San Francisco Chronicle: Lowering Your 2014 Income Can Net You A Huge Healthcare Subsidy

Government-Subsidized Laziness 
The Hallmark of Socialism 

All the Honey Boo Boo Brain-frys who voted for Obama can be so proud of themselves.
From the San Francisco Chronicle.
People whose 2014 income will be a little too high to get subsidized health insurance from Covered California next year should start thinking now about ways to lower it to increase their odds of getting the valuable tax subsidy. 
"If they can adjust (their income), they should," says Karen Pollitz, a senior fellow with the Kaiser Family Foundation. "It's not cheating, it's allowed." 
Under the Affordable Care Act, if your 2014 income is between 138 and 400 percent of poverty level for your household size, you can purchase health insurance on a state-run exchange (such as Covered California) and receive a federal tax subsidy to offset all or part of your premium. 
If your income falls below 138 percent of poverty, you qualify for Medicaid, which provides no-cost health care to low-income people.

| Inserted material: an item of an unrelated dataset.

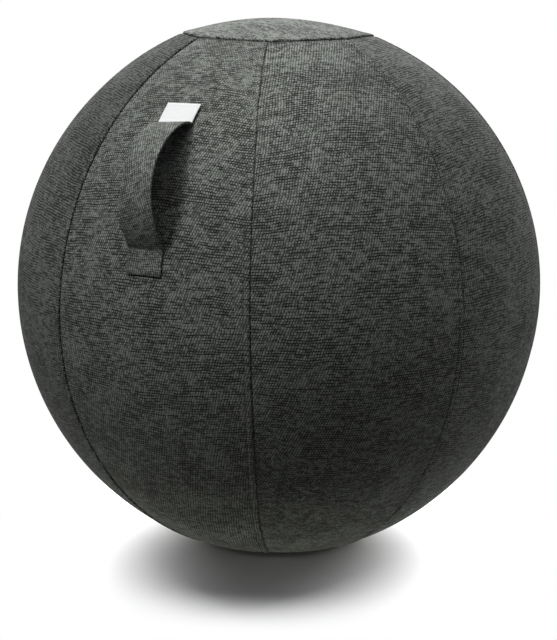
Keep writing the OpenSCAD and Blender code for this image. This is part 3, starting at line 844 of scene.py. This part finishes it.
# %% Label
LABEL_T = 0.7 * MM
LABEL_HALF = 21.5 * MM
LABEL_STITCH_X = 19.8 * MM
LABEL_FOLD = 0.15 * MM
LABEL_X = -0.3 * MM
LABEL_LEAN = 1.8 * MM
label_top = TAB_TOP + LABEL_T
label_angles = (UPPER_ANGLE - 0.0015, UPPER_ANGLE + LABEL_ANGLE)
label_tape = label_material()
label = patch_sheet(
    "label_tab", LABEL_HALF, LABEL_X, label_angles, label_top, label_tape, 0.5 * MM, LABEL_FOLD, LABEL_LEAN,
)
thicken(label, LABEL_T * 0.8)
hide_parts("label")
label_runs = [
    straight(x, x + LABEL_LEAN, label_angles[0] + 0.004, label_angles[1] - 0.004, label_top + 0.1 * MM)
    for x in (LABEL_X - LABEL_STITCH_X, LABEL_X + LABEL_STITCH_X)
]
label_stitches = stitches("label_stitches", label_runs, pale_thread, 0.2 * MM)
print("label and its stitches made")

# %% [markdown]
# ## Patches inside the cover
#
# A strong patch lies inside the cover behind each end of the handle and spreads its pull. Nobody
# sees them on the finished ball, but they are separate pieces, so they get their own plain cloth.

# %% Patches
lining_cloth = cloth_material(
    "lining_cloth", relief=0.2 * MM, Column=1.1 * MM, Row=1.1 * MM, Gaps=0.4, Patches=0.3,
    Light=(0.10, 0.10, 0.10, 1), Dark=(0.03, 0.03, 0.03, 1),
)
PATCH_MARGIN = 6 * MM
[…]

In California, it's called Medi-Cal. If your income is higher than 400 percent of poverty, you can purchase a policy on or off the exchange, but in either case, you won't get a subsidy and the policy must provide certain essential benefits that many low-cost individual policies lack today, such as maternity care.  
For older people, getting below the 400 percent poverty limit could save many thousands of dollars per year. Take, for example, Jacqueline Proctor of San Francisco. She and her husband are in their early 60s. They have been paying $7,200 a year for a bare-bones Kaiser Permanentehealth plan with a $5,000 per person annual deductible. 
"Kaiser told us the plan does not comply with Obamacare and the substitute will cost more than twice as much," about $15,000 per year, she says. This new plan, Kaiser's cheapest offering for 2014, would consume about 25 percent of their after-tax income. 
The new plan still has a $5,000 deductible but provides coverage for things her current policy does not, such as maternity care, healthy child visits and coverage for dependents up to age 26. Proctor has no use for such coverage, since her son is 30. 
Premiums are also going up for many people next year because insurers can no longer deny coverage to people with pre-existing conditions or impose lifetime coverage caps.